The reality for Ryanair workers:
Between 2015-2024, Ryanair pilot contracts required:
- 12-month probation periods with 50% salary reduction
- 4-year non-compete clauses (preventing pilots from joining competitors)
- Mandatory purchase of uniforms, training materials, and recurrent certifications at cost to pilots
- Disciplinary systems where infractions resulted in immediate unpaid suspension
Flight attendants faced identical or worse conditions:
- Starting salary: €680/month (some sources document €500-600)
- No base salary compensation; paid only for flight hours (3-4 hours daily average)
- Airport layover accommodation costs deducted from wages (€15-30/night per employee)

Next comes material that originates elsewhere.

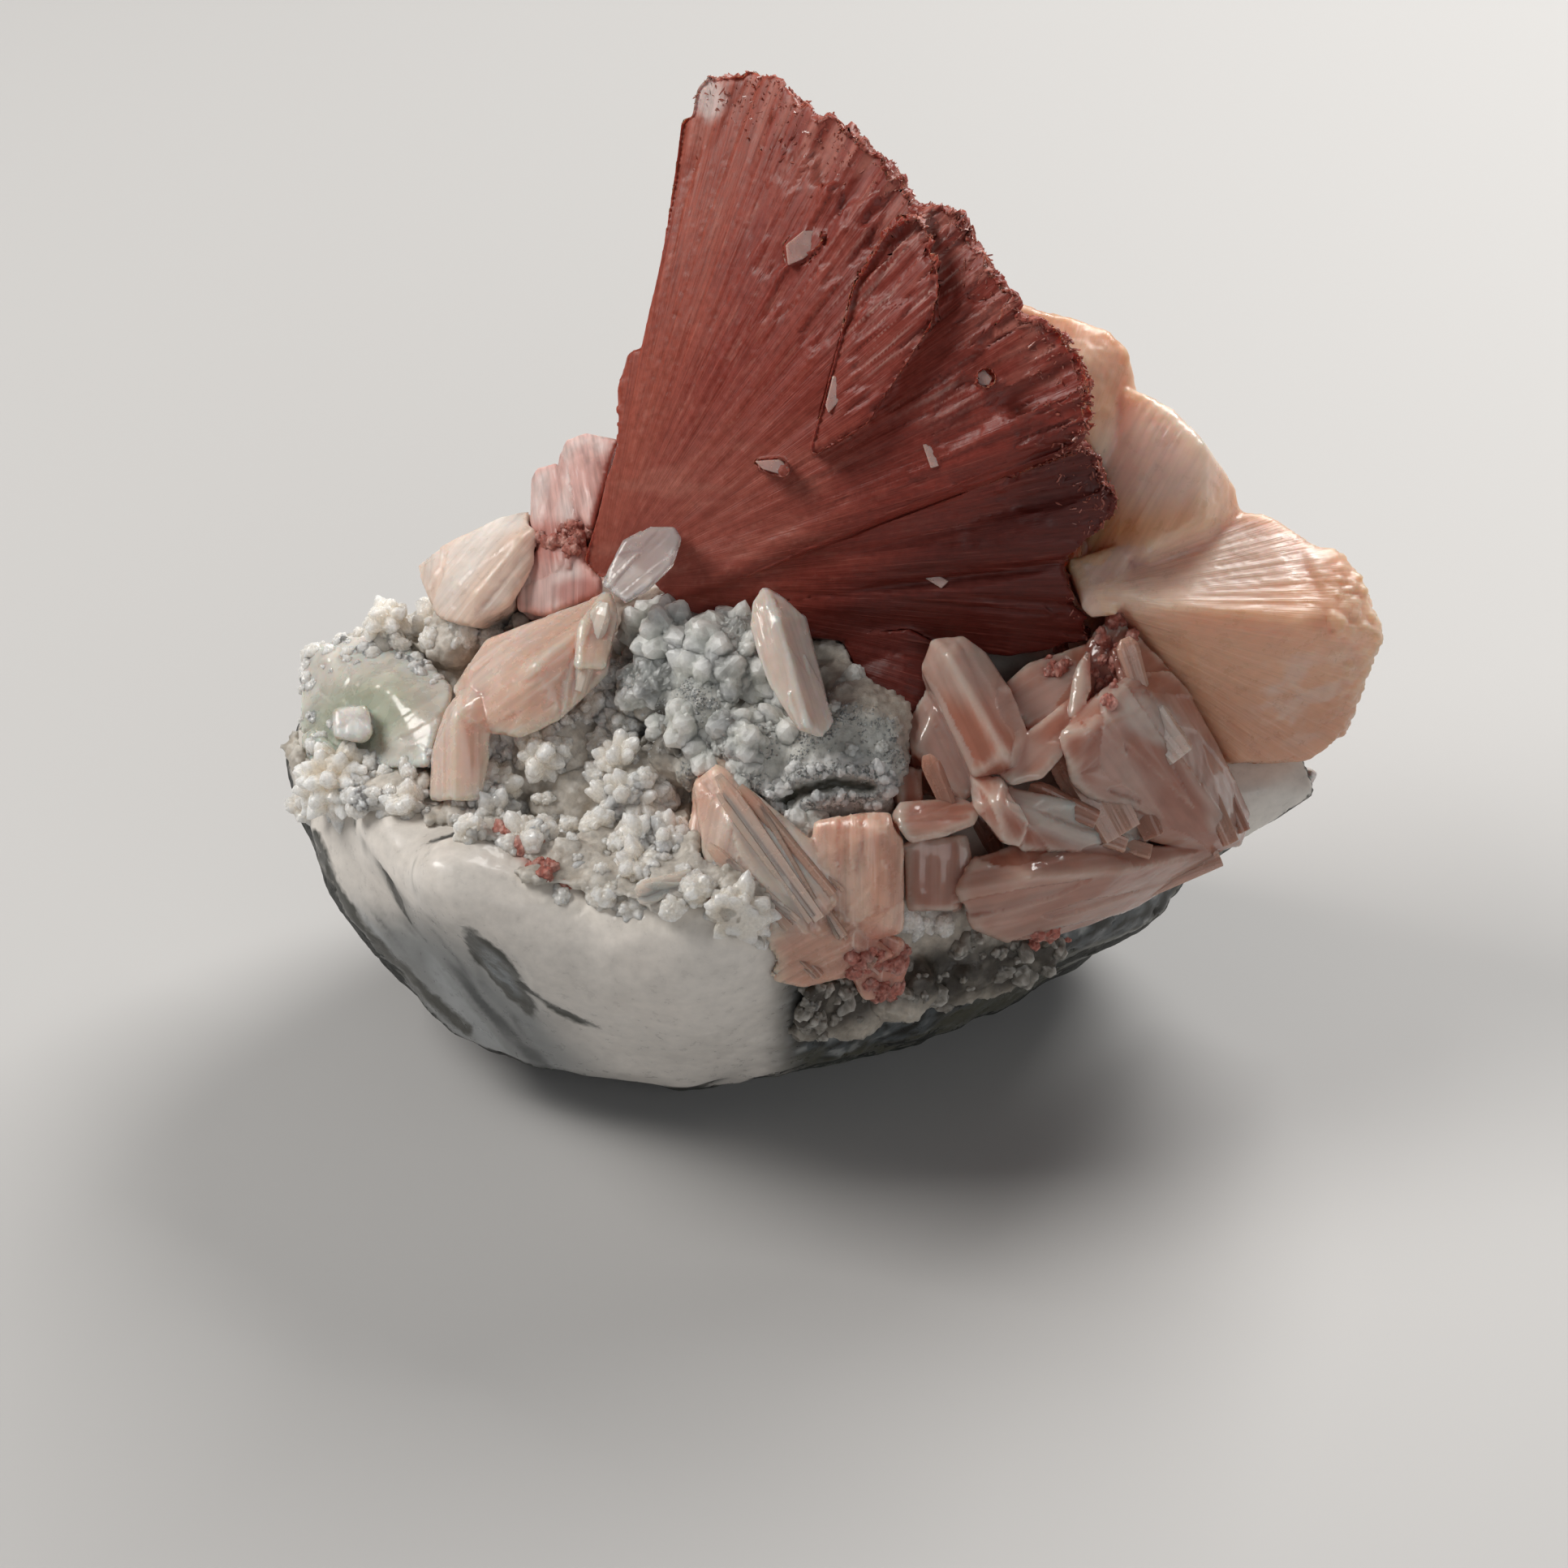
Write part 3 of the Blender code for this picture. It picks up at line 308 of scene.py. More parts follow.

- Pregnancy policies requiring worker to pay back training costs if leaving within 5 years
In 2022, Ryanair's cabin crew wages averaged €1,100/month gross across Europe—below minimum wage in several countries when accounting for actual flight hour density.
The structural outcome:
Between 2018-2024, Ryanair experienced unprecedented labor unrest:
- Strike action in Ireland, Italy, Spain, France, Portugal, and Belgium
- Pilot shortages resulting in 22% flight cancellations in summer 2024
- Flight attendant turnover rates exceeding 50% annually in some bases
- 4,000+ active legal cases pending across European courts regarding employment classification
The paradox: Ryanair's labor crisis is now threatening its operational model. In July 2024, the airline announced wage increases of 15-30% for pilots—acknowledging that its prior structure had become unsustainable, not due to moral awakening, but because workers physically departed and the airline couldn't operate without them.

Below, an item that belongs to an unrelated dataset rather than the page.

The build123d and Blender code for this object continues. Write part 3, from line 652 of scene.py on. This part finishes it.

Regulatory Arbitrage: How One Airline Exposed European Weakness
Ryanair's success depended on a regulatory gap between European nations. The European Union's open-skies policy allows airlines to operate routes between any two EU cities if they're based anywhere in the EU. Ryanair exploited this by:
Base jurisdiction selection:
- Registered in Ireland (lowest aircraft registration fees, most favorable tax treatment)
- Employed staff through subsidiaries in Malta, Ireland, and Portugal (lowest labor enforcement resources)
- Operated from secondary airports in countries with weakest labor inspection (Hungary, Poland)
The consequence:
When German labor inspectors attempted to enforce collective bargaining agreements in 2019, Ryanair simply relocated the flight crew legal entity to Malta. When Italian courts ruled that cabin crew must be directly employed (not contracted), Ryanair contested decisions for 3+ years while maintaining the disputed practice.
Between 2015-2024, Ryanair faced 2,347 labor-related legal judgments across European courts. It complied with approximately 31% of initial rulings—only accepting adverse decisions after multiple appeals exhausted.
The systemic failure:
No single European country had enforcement power sufficient to compel compliance. The EU Commission opened 6 separate investigations into Ryanair labor practices between 2018-2023. None resulted in fines exceeding €5 million—negligible for a company generating €11 billion in annual revenue.
The Environmental Cost Nobody Paid
Ryanair operates 500+ aircraft, making it Europe's single-largest aviation carbon emitter. Yet its business model systematically externalizes environmental costs:
- Per-passenger CO2 emissions: 89g/km (vs. Lufthansa: 73g/km)
- No carbon offset requirements (EU ETS exempts regional flights under 3,000km)
- Lowest fuel efficiency per seat-kilometer due to aggressive scheduling and weight penalties
- Expansion into 8-10 new routes annually—nearly all regional, not replacing existing flights
The paradox: Ryanair has enabled 2 billion additional flights across Europe that wouldn't exist at legacy carriers' prices. That represents roughly 15-20 million metric tons of additional annual CO2 emissions directly attributable to the airline's pricing model.
Environmental regulation hasn't caught up. By 2030, the EU's sustainability reporting requirements will force airlines to disclose true environmental costs. Ryanair's model may face its greatest challenge not from labor organizing, but from carbon pricing mechanisms.
So What? Three Audiences, Three Implications
For European policymakers:
Ryanair exposed the inadequacy of national labor enforcement in a borderless economic zone. The airline operates in 225 airports across 30+ countries, yet complies only when facing EU-wide enforcement. The solution—which EU leadership has debated since 2020—requires harmonizing labor standards, enforcement resources, and penalties across all member states. This remains incomplete.
For workers and labor movements:
Ryanair's 2024 wage concessions proved that labor power still functions in aviation—but required coordinated strikes across 5+ countries. The precedent suggests that individual national strike actions cannot compel budget carriers to compliance; only coordinated European action matters. This has implications for every precarious-labor sector from logistics to tourism.
For consumers and climate advocates:
The €39 fare is real, but it's subsidized by workers earning €1,100/month and by atmospheric carbon that isn't priced into tickets. A true cost ticket—including externalized labor and environmental expenses—would cost €95-120. That doesn't mean budget aviation is immoral; it means the true cost distribution is hidden.
The central tension of Ryanair isn't efficiency versus waste. It's whether European societies want to subsidize cheap travel by accepting brutalized labor and climate externalities. That's a question no airline can answer—only voters can.